I like people. I really do. But sometimes I despair of their lack of interest in the world around them. A few days ago I was downtown, crossing a bridge over the river, and I was overtaken by a couple of guys walking in the same direction. I heard one of them say “River’s iced over.” The other guy glanced over the side of the bridge and said “Yep.” And that was it.
One of the most intriguing winter phenomena was taking place below them, and they didn’t see it. Rivers and streams freeze every year, yes. It’s nothing new. But it’s a fascinating process. It’s a radically different process than what takes place on a lake or pond because…well, river water moves, and that makes the freezing process significantly more complex.
On a moving body of fresh water, ice almost always begins to form along the banks. There are a couple reasons for that. First, the temperature in the shallow water along the shore drops faster on a cold night. Second, there are quiescent areas along the banks where the water is more still. Ice that forms along the bank is appropriately known as border ice. If the river or stream or brook is narrow enough — or if the weather stays cold enough — border ice will gradually expand toward the center of the stream until the entire surface freezes over.
But that’s not so very different from what happens on lakes and ponds — or in your birdbath, for that matter. The really interesting stuff takes place away from the banks, where the water is more turbulent. That’s when the freezing process gets weird and wonderful.
As the temperature drops, the surface of the water begins to lose heat rapidly. The turbulence of the river flow sort of roils that super-cooled surface water with a less cold layer of water just below the surface. This causes tiny crystals of ice to form. Those crystals gather in loose, randomly-oriented discoid or needle-shapes. This is called frazil ice.
Frazil often looks like slush in the water. There are a couple of things that make frazil interesting. First, like most ice, frazil floats — so it travels downstream. Second it has an extreme capacity to adhere to any object it comes in contact with. In other words, frazil clumps easily.
As it floats downstream, frazil bumps into stuff and sticks. In the photograph above, you can see frazil in its slushy form at the top of the frame. You can also see the line where frazil is clumping to more frazil, which will form the border of an ice pan. That raised line of ice is actually caused by the repeated collision of frazil against frazil.
A later stage of freezing occurs when frazil crystals coagulate to form a sort of soupy layer on the surface of the water. This is called grease ice because it looks slick. It doesn’t reflect light very well, which gives the water surface a matte appearance.
As the ice crystals become more compacted and solid they release more heat, creating surface slabs of ice known as ice pans. This is more like the ice we’re most familiar with. Ice pans often break free and float away downstream, banging and colliding with other ice pans, given them a softly rounded edges.
When these surface slabs of ice form in the bend of a river, they sometimes get caught in the rotational shear of the current and the ice pan spins around and around. As it rotates, the outer edge is gradually ground away until if forms an almost perfect circle. I’ve only seen this phenomenon once; sadly, I don’t have a photograph of it.

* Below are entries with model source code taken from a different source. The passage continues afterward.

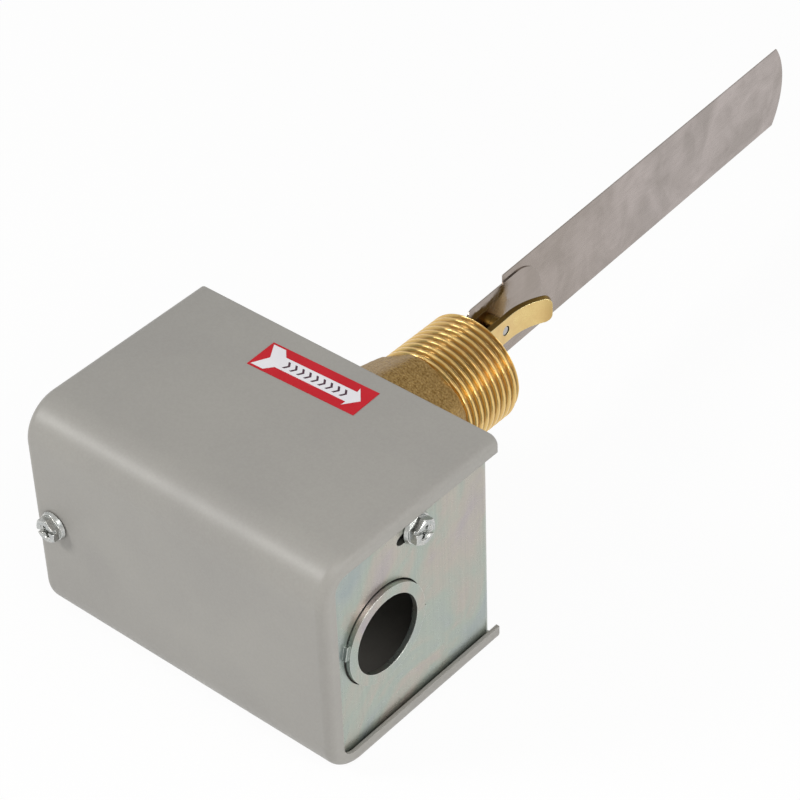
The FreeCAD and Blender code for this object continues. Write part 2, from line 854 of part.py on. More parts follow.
plunger = rod(plungerRadius, (caseFaceX - plungerRoot, plungerY, 0), (plungerTipX, plungerY, 0))
plunger = plunger.makeFillet(
    0.6, [edge for edge in plunger.Edges if abs(edge.CenterOfMass.x - plungerTipX) < 1e-3]
)
save("switch_plunger", plunger)

terminals = []
terminalScrews = []
caseBackX = caseFaceX - caseDepth
for place in range(3):
    y = caseFrontY + terminalInset + terminalPitch * place
    tongue = block(
        (caseBackX - terminalReach, y - terminalWidth / 2, -terminalThick / 2),
        (caseBackX, y + terminalWidth / 2, terminalThick / 2),
    )
    screwX = caseBackX - terminalScrewInset
    tongue = tongue.cut(rod(terminalShank + slotGap, (screwX, y, -5), (screwX, y, 5)))
    terminals.append(tongue)
    terminalScrews.append(
        panScrew(
            (screwX, y, terminalThick / 2), zDir, terminalThick + 2.5,
            terminalShank, terminalHeadRadius, terminalHead,
        )
    )
save("switch_terminals", *terminals)
save("terminal_screws", *terminalScrews)


# ---- rocker and its pin
def makeRocker():
    halfThick = rockerThick / 2
    bar = block(
        (rockerPinX - halfThick, rockerPinY, -rockerHalfWidth),
        (rockerPinX + halfThick, rockerEndY, rockerHalfWidth),
    )
    hub = rod(
        rockerHubRadius,
        (rockerPinX, rockerPinY, shelfTopZ + bodyGap),
        (rockerPinX, rockerPinY, rockerHalfWidth),
    )
    nose = rod(noseRadius, (noseX, noseY, -rockerHalfWidth), (noseX, noseY, rockerHalfWidth))
    bore = rod(rockerPinRadius + runningGap, (rockerPinX, rockerPinY, -10), (rockerPinX, rockerPinY, 10))
    return bar.fuse([hub, nose]).cut(bore)


save("rocker", makeRocker())
rockerPin = rod(
    rockerPinRadius,
    (rockerPinX, rockerPinY, shelfTopZ - shelfThick),
    (rockerPinX, rockerPinY, rockerPinTopZ),
)
pinHead = rod(
    rockerHubRadius - 0.4,
    (rockerPinX, rockerPinY, rockerHalfWidth + bodyGap),
    (rockerPinX, rockerPinY, rockerPinTopZ),
)
save("rocker_pin", rockerPin.fuse(pinHead))


# ---- range screw, nut and spring
def makeRangeScrew():
    headX = earX - shelfThick - bodyGap
    shank = rod(screwRadius, (headX, springY, 0), (rangeScrewTipX, springY, 0))
    head = prism(rangeHeadAcross, (headX, springY, 0), (headX - rangeHead, springY, 0))
    slot = block(
        (headX - rangeHead - 1, springY - 6, -driveSlot / 2),
        (headX - rangeHead + driveDepth, springY + 6, driveSlot / 2),
    )
    return shank.fuse(head).cut(slot)


def makeRangeNut():
    nut = block(
        (rangeNutX, springY - rangeNutHalf + 0.6, -rangeNutHalf),
        (rangeNutX + rangeNutThick, springY + rangeNutHalf - 0.6, rangeNutHalf),
    )
    return nut.cut(rod(screwRadius + runningGap, (-50, springY, 0), (0, springY, 0)))


def makeSpring():
    startX = rangeNutX + rangeNutThick + springWire / 2
    endX = -switchArmThick / 2 - springCupThick - springWire / 2 - bodyGap
    length = endX - startX
    helix = Part.makeHelix(length / springTurns, length, springMeanRadius)
    ring = Part.Wire(Part.makeCircle(springWire / 2, Vec(springMeanRadius, 0, 0), yDir))
    coil = Part.Wire(helix).makePipeShell([ring], True, True)
    return aimed(coil, Vec(startX, springY, 0), xDir)


save("range_screw", makeRangeScrew())
save("range_nut", makeRangeNut())
save("range_spring", makeSpring())
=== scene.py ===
import math

import bpy
import numpy as np
from mathutils import Matrix, Vector, noise


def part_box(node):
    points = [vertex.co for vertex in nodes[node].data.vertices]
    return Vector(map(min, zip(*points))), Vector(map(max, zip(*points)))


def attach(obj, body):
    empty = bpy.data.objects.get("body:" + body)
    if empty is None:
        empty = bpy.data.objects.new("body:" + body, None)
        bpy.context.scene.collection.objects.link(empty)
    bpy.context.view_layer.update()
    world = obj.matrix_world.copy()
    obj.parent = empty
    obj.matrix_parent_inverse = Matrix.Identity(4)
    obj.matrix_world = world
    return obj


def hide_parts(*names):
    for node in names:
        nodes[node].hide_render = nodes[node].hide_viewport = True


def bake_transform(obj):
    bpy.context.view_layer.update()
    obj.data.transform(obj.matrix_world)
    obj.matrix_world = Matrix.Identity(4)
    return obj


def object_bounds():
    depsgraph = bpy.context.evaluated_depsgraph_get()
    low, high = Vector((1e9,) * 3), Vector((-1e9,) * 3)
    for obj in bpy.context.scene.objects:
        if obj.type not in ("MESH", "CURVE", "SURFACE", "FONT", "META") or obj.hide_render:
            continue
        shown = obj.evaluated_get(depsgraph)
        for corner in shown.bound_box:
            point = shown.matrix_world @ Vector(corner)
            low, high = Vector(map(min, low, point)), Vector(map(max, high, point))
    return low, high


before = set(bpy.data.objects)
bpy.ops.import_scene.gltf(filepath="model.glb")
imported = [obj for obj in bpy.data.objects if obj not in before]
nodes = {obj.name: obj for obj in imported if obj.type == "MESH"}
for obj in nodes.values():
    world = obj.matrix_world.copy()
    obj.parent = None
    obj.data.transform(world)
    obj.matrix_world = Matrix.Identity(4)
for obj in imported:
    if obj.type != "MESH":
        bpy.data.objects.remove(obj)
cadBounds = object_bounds()
mm = 0.001
print("frame loaded:", len(nodes), "nodes")


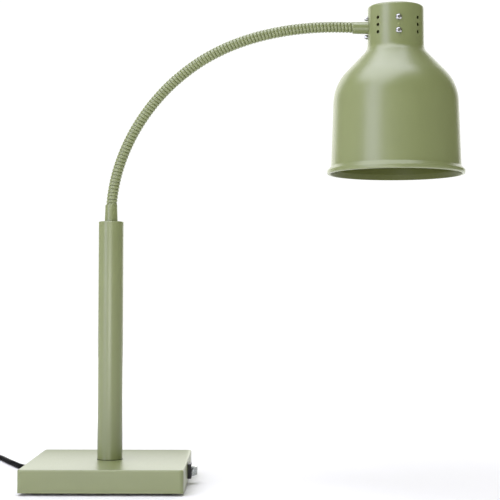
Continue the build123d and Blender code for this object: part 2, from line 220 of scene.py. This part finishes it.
glass_m, t, b = material("lamp_face_glass")
b.inputs["Base Color"].default_value = (0.94, 0.93, 0.90, 1)
b.inputs["Transmission Weight"].default_value = 0.95
b.inputs["IOR"].default_value = 1.50
f = noise(t, 380.0, 2.0)
t.links.new(spread(t, f, 0.16, 0.30), b.inputs["Roughness"])
bump(t, b, f, 0.30, 0.0002)

silver_m = metal("lamp_reflector_silvering", (0.88, 0.88, 0.87), 0.13, None, 180.0, 0.05, 0.05)

floor_m, t, b = material("pale_floor")
f = noise(t, 3.0, 2.0)
t.links.new(ramp(t, f, [(0.3, (0.855, 0.855, 0.845)), (0.7, (0.865, 0.865, 0.855))]), b.inputs["Base Color"])
b.inputs["Roughness"].default_value = 0.75
b.inputs["Specular IOR Level"].default_value = 0.15
# the sweep of floor away from the object is lit from behind, like an opal table
co = t.nodes.new("ShaderNodeTexCoord")
ln = t.nodes.new("ShaderNodeVectorMath")
ln.operation = "LENGTH"
t.links.new(co.outputs["Object"], ln.inputs[0])
mr = t.nodes.new("ShaderNodeMapRange")
mr.name = "table_glow"
mr.interpolation_type = "SMOOTHSTEP"
mr.inputs["From Min"].default_value = 0.30
mr.inputs["From Max"].default_value = 1.9
mr.inputs["To Min"].default_value = 0.0
mr.inputs["To Max"].default_value = 0.90
t.links.new(ln.outputs["Value"], mr.inputs["Value"])
t.links.new(mr.outputs["Result"], b.inputs["Emission Strength"])
b.inputs["Emission Color"].default_value = (0.93, 0.93, 1.0, 1)

LOOK = {
    "green": green, "steel": steel, "zinc": zinc, "rubber": rubber, "black_plastic": black,
    "rocker_plastic": rocker_m, "boot_clear": boot_m, "white_plastic": white, "ceramic": ceramic,
    "brass": brass, "alu": alu, "glass": glass_m, "pvc": pvc, "wire": wire_m,
}
slot_of = {s["node"]: s.get("material") or s.get("material_slot") or s.get("slot") for s in frame["record"]["subparts"]}
for name, o in nodes.items():
    look = LOOK.get(slot_of.get(name))
    if name == "ballast_plate":
        look = cast
    if name == "lamp_filament":
        look = tungsten
    if name == "hood":
        look = green_hood
    if look is None:
        continue
    if not o.material_slots:
        o.data.materials.append(look)
    for s in o.material_slots:
        s.material = look


def piece(name, verts, faces, mat, body=None, smooth=True, mats=None, index=None):
    me = bpy.data.meshes.new(name)
    me.from_pydata([tuple(v) for v in verts], [], faces)
    me.materials.append(mat)
    for extra in mats or []:
        me.materials.append(extra)
    if index is not None:
        me.polygons.foreach_set("material_index", index)
    if smooth:
        me.polygons.foreach_set("use_smooth", [True] * len(me.polygons))
    me.update()
    o = bpy.data.objects.new(name, me)
    scene.collection.objects.link(o)
    if body:
        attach(o, body)
    return o


def lathe(points, n=96, closed=True):
    """Revolve (radius, z) points about Z; a radius of 0 becomes one point."""
    verts, rings = [], []
    for r, z in points:
        if r < 1e-9:
            rings.append([len(verts)])
            verts.append((0, 0, z))
        else:
            rings.append(list(range(len(verts), len(verts) + n)))
            verts += [(r * math.cos(2 * math.pi * k / n), r * math.sin(2 * math.pi * k / n), z) for k in range(n)]
    faces, span = [], []
    pairs = list(zip(range(len(rings)), range(1, len(rings))))
    if closed and len(rings[0]) > 1 and len(rings[-1]) > 1:
        pairs.append((len(rings) - 1, 0))
    for i, j in pairs:
        a, c = rings[i], rings[j]
        for k in range(n):
            m = (k + 1) % n
            if len(a) == 1 and len(c) == 1:
                continue
            if len(a) == 1:
                faces.append((a[0], c[k], c[m]))
            elif len(c) == 1:
                faces.append((a[k], a[m], c[0]))
            else:
                faces.append((a[k], a[m], c[m], c[k]))
            span.append(i)
    return verts, faces, span


def fix_normals(o):
    bm = bmesh.new()
    bm.from_mesh(o.data)
    bmesh.ops.recalc_face_normals(bm, faces=bm.faces)
    bm.to_mesh(o.data)
    bm.free()
    return o


# ------------------------------------------------------------- camera
cam = bpy.data.cameras.new("camera")
cam.sensor_width = 36.0
cam.lens = 95.25
cam.clip_start, cam.clip_end = 0.05, 60.0
camera = bpy.data.objects.new("camera", cam)
scene.collection.objects.link(camera)
camera.matrix_world = (Matrix.Translation((0.0011, -1.7045, 0.2349))
                       @ Matrix.Rotation(math.pi / 2 + 0.0379, 4, "X") @ Matrix.Rotation(0.0021, 4, "Z"))
scene.camera = camera

# ------------------------------------------------------------- mains cord
ROUTE = [(30, 108, 13.5), (30, 122.5, 13.5), (30, 137, 13.5), (22, 152, 10.5), (7.9, 161.5, 6.5), (-10, 163.4, 3.5),
         (-30.8, 156.2, 3.5), (-49.0, 144.6, 3.5), (-67.6, 133.9, 3.5), (-89.4, 123.8, 3.5), (-108.4, 122.5, 3.5),
         (-125.3, 128.7, 3.5), (-138.2, 141.2, 3.5), (-148.6, 163.8, 3.5), (-164.4, 197.4, 3.5), (-187.0, 250.5, 3.5),
         (-207, 274.0, 3.5), (-230, 283.0, 3.5), (-249, 283.6, 3.5)]
TAIL = [(-260.8, 285.6, 10.6), (-270.2, 275.2, 11.3), (-275, 262, 12.0), (-275, 250, 12.0), (-275, 243, 12.0)]
COIL = (-253.0, 325.5)
STEP = 18.0
grid = [(42.0, 3.5), (35.0, 3.5), (35.0, 10.5), (35.0, 17.5), (42.0, 17.5), (42.0, 10.5)]
first, total = -84.5, 2155.5


def lane(travel):
    """Turn radius and height after so many degrees; each turn moves to its next lane just before it meets itself."""
    r, z = grid[0]
    for k in range(1, 6):
        end = 360.0 * k - 45.0 * (k - 1)
        u = min(1.0, max(0.0, (travel - (end - 45.0)) / 45.0))
        u = u * u * (3 - 2 * u)
        r += (grid[k][0] - grid[k - 1][0]) * u
        z += (grid[k][1] - grid[k - 1][1]) * u
    return r, z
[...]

The photograph below, however, shows several different facets of the river freezing process. You can see the border ice; you can see where frazil has formed and clumped together causing a slushy barrier; you can see where that barrier has coalesced into grease ice; and you can see where ice pans have broken away and been refrozen in mid-stream.
This astonishing collection of various freezing processes is precisely what those guys were looking at when they said “River’s iced over.”
Now, I understand that other folks might not find these details as intriguing as I do. I understand that for a lot of folks — most folks, probably — the only ice that matters is the ice in their drinks. I understand that, I really do. But I can’t help feeling that those two guys who hurried by me on the bridge have missed out on something. I can’t help thinking that if they stopped for just a moment and really looked at the river, if they’d asked themselves what was happening — even if they never bothered to seek out the answers — that their lives would be somewhat richer.